The engine also might not start if the spark plug is loose or if the plug is wet with fuel. If the spark plug is wet, check to see that the fuel cock is closed. If so, close the choke lever and pull the starter handle a half-dozen times to see if the electrode becomes wet. If it does, the problem may be that the fuel is stale, in which case it should be drained and replaced with fresh fuel. If the electrode is dry, the problem may be with the fuel intake of the carburetor. Try to see where the fuel stops in the engine.
A number of other things could cause a pump not to self-prime. Start by checking the air on the suction side of the pump and tighten the suction hose or pipe if needed. Check the drain plug as well to ensure that it has been tightened completely. Insufficient water inside the pump casing also will prevent the pump from priming.
Engine speed also can affect pumping volume. If the pumping volume has dropped, check the wear on the impeller, and see if the suction hose may be too thin or too long, or retighten any loose parts on the suction chamber. This also might be caused by a high suction lift that would need to be lowered, water leaking from the water passage, a broken mechanical seal or a drop in engine output or speed.

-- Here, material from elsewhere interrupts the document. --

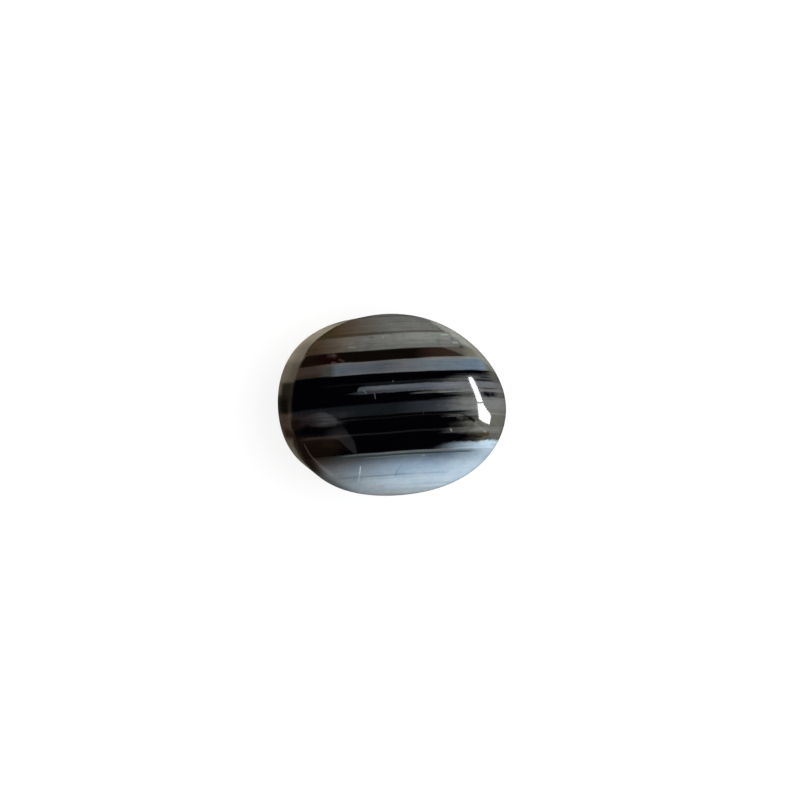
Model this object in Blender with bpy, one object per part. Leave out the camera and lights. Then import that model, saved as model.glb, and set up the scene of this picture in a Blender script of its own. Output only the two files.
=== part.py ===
"""Banded agate cabochon: one oval polished stone with a flat base and a low dome.

The stone lies on its base with the dome up. +X runs along its length, towards the
more pointed end, +Y across it and +Z up. The origin is at the middle of its base.
All sizes are real, in metres.
"""

import math

import bmesh
import bpy
from mathutils import Vector

MM = 0.001

# Overall size
LENGTH = 16.0 * MM
WIDTH = 12.0 * MM
HEIGHT = 6.35 * MM

# Side wall, which widens from the base up to the girdle, the stone's widest line
GIRDLE_HEIGHT = 3.5 * MM
WALL_TAPER = 0.45 * MM
WALL_STEPS = 3
BASE_BEVEL = 0.14 * MM

# Dome above the girdle: 0.5 would be a half ellipsoid, and a larger value is more pointed
DOME_POWER = 0.62
DOME_STEPS = 14

# Girdle outline: an ellipse drawn in towards +X, with the unevenness of a hand-cut stone
# as waves round the outline, each (number of lobes, depth, angle of its first peak)
OUTLINE_STEPS = 72
NARROWING = 0.085
HAND_CUT_WAVES = (
    (3, 0.0085, math.radians(-26)),
    (4, 0.0090, math.radians(-37)),
    (5, 0.0060, math.radians(12)),
)

# Colour of the stone as a whole, which is mostly its dark bands
AGATE_COLOUR = (0.035, 0.035, 0.038, 1.0)
AGATE_ROUGHNESS = 0.12
SHARP_EDGE_ANGLE = math.radians(35)


def remove_scene_objects():
    """Clears the objects that the scene starts with."""
    for found in list(bpy.data.objects):
        bpy.data.objects.remove(found)


def hand_cut_oval(steps):
    """Points of an egg-like oval with uneven stretches, before it has its real size."""
    points = []
    for step in range(steps):
        angle = 2 * math.pi * step / steps
        waves = sum(
            depth * math.cos(lobes * (angle - peak))
            for lobes, depth, peak in HAND_CUT_WAVES
        )
        across = (1 - NARROWING * math.cos(angle)) * math.sin(angle)
        points.append(Vector((math.cos(angle), across)) * (1 + waves))
    return points


def girdle_outline(steps):
    """The oval stretched to the stone's length and width, centred on the origin."""
    oval = hand_cut_oval(steps)
    low = Vector((min(p.x for p in oval), min(p.y for p in oval)))
    high = Vector((max(p.x for p in oval), max(p.y for p in oval)))
    middle = (low + high) / 2
    span = high - low
    return [
        Vector(((p.x - middle.x) * LENGTH / span.x, (p.y - middle.y) * WIDTH / span.y))
        for p in oval
    ]


def inset_share(inset):
    """Size of a ring, as a share of the girdle's, that is drawn in by a distance."""
    mean_radius = (LENGTH + WIDTH) / 4
    return 1 - inset / mean_radius


def wall_rings():
    """(size, height) of each ring from the base's edge up to the girdle."""
    rings = [(inset_share(WALL_TAPER + BASE_BEVEL), 0.0)]
    for step in range(WALL_STEPS + 1):
        rise = step / WALL_STEPS
        height = BASE_BEVEL + rise * (GIRDLE_HEIGHT - BASE_BEVEL)
        rings.append((inset_share(WALL_TAPER * (1 - rise)), height))
    return rings


def dome_rings():
    """(size, height) of each ring above the girdle, without the top point."""
    rings = []
    for step in range(1, DOME_STEPS):
        turn = math.radians(90) * step / DOME_STEPS
        rise = math.sin(turn) ** (2 * DOME_POWER)
        height = GIRDLE_HEIGHT + (HEIGHT - GIRDLE_HEIGHT) * rise
        rings.append((math.cos(turn), height))
    return rings


def build_stone_mesh():
    """One closed mesh: the flat base, the wall, the girdle and the dome."""
    outline = girdle_outline(OUTLINE_STEPS)
    shape = bmesh.new()
    rings = [
        [shape.verts.new((p.x * size, p.y * size, height)) for p in outline]
        for size, height in wall_rings() + dome_rings()
    ]
    for lower, upper in zip(rings, rings[1:]):
        for here in range(OUTLINE_STEPS):
            after = (here + 1) % OUTLINE_STEPS
            shape.faces.new((lower[here], lower[after], upper[after], upper[here]))
    shape.faces.new(list(reversed(rings[0])))
    top = shape.verts.new((0.0, 0.0, HEIGHT))
    for here in range(OUTLINE_STEPS):
        after = (here + 1) % OUTLINE_STEPS
        shape.faces.new((rings[-1][here], rings[-1][after], top))
    bmesh.ops.recalc_face_normals(shape, faces=shape.faces)
    mesh = bpy.data.meshes.new("agate_cabochon")
    shape.to_mesh(mesh)
    shape.free()
    mesh.shade_smooth()
    mesh.set_sharp_from_angle(angle=SHARP_EDGE_ANGLE)
    return mesh


def agate_material():
    """Polished dark agate."""
    material = bpy.data.materials.new("polished_agate")
    material.use_nodes = True
    surface = material.node_tree.nodes["Principled BSDF"]
    surface.inputs["Base Color"].default_value = AGATE_COLOUR
    surface.inputs["Roughness"].default_value = AGATE_ROUGHNESS
    surface.inputs["Metallic"].default_value = 0.0
    return material


def build():
    """Makes the stone and puts it in the scene."""
    remove_scene_objects()
    mesh = build_stone_mesh()
    mesh.materials.append(agate_material())
    stone = bpy.data.objects.new("agate_cabochon", mesh)
    bpy.context.scene.collection.objects.link(stone)
    return stone


build()
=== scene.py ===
"""A sulemani agate cabochon, banded black, grey and blue-white, on a pale floor.

Lengths are in millimetres until a mesh, a light or the camera is made. The stone's
bands are level sheets through it. A spot in them is named by how far along the stone
it lies (along, the same as x) and by the sheet that it is in (level).
"""
import math
from collections import namedtuple

import bpy
import numpy as np
from mathutils import Matrix, Vector


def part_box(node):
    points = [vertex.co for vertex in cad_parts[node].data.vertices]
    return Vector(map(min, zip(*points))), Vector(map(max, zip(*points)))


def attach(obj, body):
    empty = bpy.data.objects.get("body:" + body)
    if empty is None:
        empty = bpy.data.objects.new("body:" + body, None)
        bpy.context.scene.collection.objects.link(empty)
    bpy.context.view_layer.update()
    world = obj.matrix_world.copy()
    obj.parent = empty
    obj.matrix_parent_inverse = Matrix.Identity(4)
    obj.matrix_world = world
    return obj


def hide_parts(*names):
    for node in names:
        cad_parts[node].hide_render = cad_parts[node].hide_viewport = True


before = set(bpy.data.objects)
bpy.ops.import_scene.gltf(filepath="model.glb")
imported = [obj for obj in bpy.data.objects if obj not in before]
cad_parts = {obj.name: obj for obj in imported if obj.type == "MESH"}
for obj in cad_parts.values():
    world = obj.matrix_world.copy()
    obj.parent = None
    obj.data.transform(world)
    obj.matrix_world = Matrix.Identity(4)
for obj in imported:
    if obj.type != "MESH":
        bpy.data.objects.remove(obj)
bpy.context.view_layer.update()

MM = 0.001
NODE = "agate_cabochon"

# Size of the stone, from its part in model.glb
box_low, box_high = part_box(NODE)
LENGTH, WIDTH, HEIGHT = ((box_high[axis] - box_low[axis]) / MM for axis in range(3))

# Side wall
GIRDLE_HEIGHT = 3.5
WALL_TAPER = 0.45
BASE_BEVEL = 0.14
GIRDLE_ROUNDING = 0.09

# Dome: 0.5 would be a half ellipsoid, and a larger value is more pointed
DOME_POWER = 0.62

# Outline: an ellipse drawn in towards +X, with waves round it, each (number of lobes,
# depth, angle of its first peak)
NARROWING = 0.085
HAND_CUT_WAVES = (
    (3, 0.0085, math.radians(-26)),
    (4, 0.0090, math.radians(-37)),
    (5, 0.0060, math.radians(12)),
)

# Unevenness left by polishing by hand, each (depth, wavelength, heading, phase), which
# comes up from nothing over a share of the way in from the girdle
POLISHING_WAVES = (
    (0.0060, 5.2, math.radians(20), 0.4),
    (0.0045, 3.7, math.radians(105), 2.1),
    (0.0025, 2.3, math.radians(61), 4.0),
)
POLISHING_FADE = 0.12

# Flats left by grinding the wall by hand, each (number round it, depth, phase)
WALL_FACETS = ((17, 0.006, 0.3), (26, 0.004, 1.9), (41, 0.002, 5.2))

# How far a nick's sides reach, as a share of its half width
NICK_SPREAD = 1.3

# Steps of the mesh
OUTLINE_STEPS = 560
BASE_STEPS = 12
BEVEL_STEPS = 5
WALL_STEPS = 34
ROUNDING_STEPS = 5
DOME_STEPS = 112

# Surface: its refraction, the roughness of the polish and of the smears on it, what the
# ground wall and the base add to that, and the depth of the grinding marks
AGATE_IOR = 1.54
POLISH_ROUGHNESS = 0.054
SMEAR_ROUGHNESS = 0.02
WALL_ROUGHNESS = 0.34
BASE_ROUGHNESS = 0.10
GRINDING_DEPTH = 0.012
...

Adopting a proactive preventive approach ensures that crucial maintenance services will not be neglected, preventing a domino effect of problems as the pump goes down, time is lost and repair costs add up. It is simple and straightforward: Pump maintenance now will mean fewer issues later. Following a good maintenance program is among the best and most inexpensive ways to keep a pump flowing.
Insufficient oil can cause serious problems and decrease the life of a pump engine.
Place the pump on level ground when in use to ensure that lubricating fluids are distributed evenly.
Even a self-priming pump must have water added each time it is used. Running a pump dry will damage the seals.